Alwyn,
I've edited my post after time to think about what you actually want.
What you need are some basic calculations which are nicely laid out in chapter 1 of Prouty (Imperial units) or Leishman (Metric). These can be used to approximate the ideal performance of a helicopter. You'd be suprised how far you can take some of these basic techniques.
As a starting point for your theoretical design in hover assume (in SI units):
Engine power = Weight^1.5 / (2 x Air_density x Rotor_area)^0.5 Watts
In practice the actual power will be about 1.4 times that calculated due to the 70% efficiency of a practical rotor system. This is because the same aerofoil section, twist and taper must handle many flight conditions, so ends up a least worst compromise.
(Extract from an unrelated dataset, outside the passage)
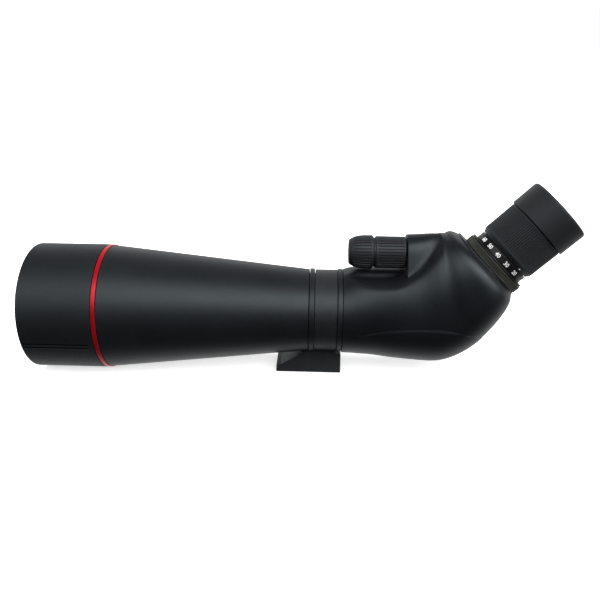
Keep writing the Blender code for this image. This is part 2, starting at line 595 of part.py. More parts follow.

For engineering design performance calculations the accepted method is to combine vortex panel aerofoil sections with blade element momentum theory. You use the vortex panels to calculate coefficients of lift, aerodynamic centres, and drag (boundary layer seperation). The momentum theory then calculates the performance in hover, climb, forward flight, etc. This gets more and more complicated as you try to capture inflow effects and tip vortices. Ultimately to capture the dynamics of vortex ring state you end up using computational fluid dynamics...
So you can see that the subject starts off easy but can become complicated.
Mart
PS: I genuinely hope you have not been badly affected by the Tsunami - the news images look terrifying.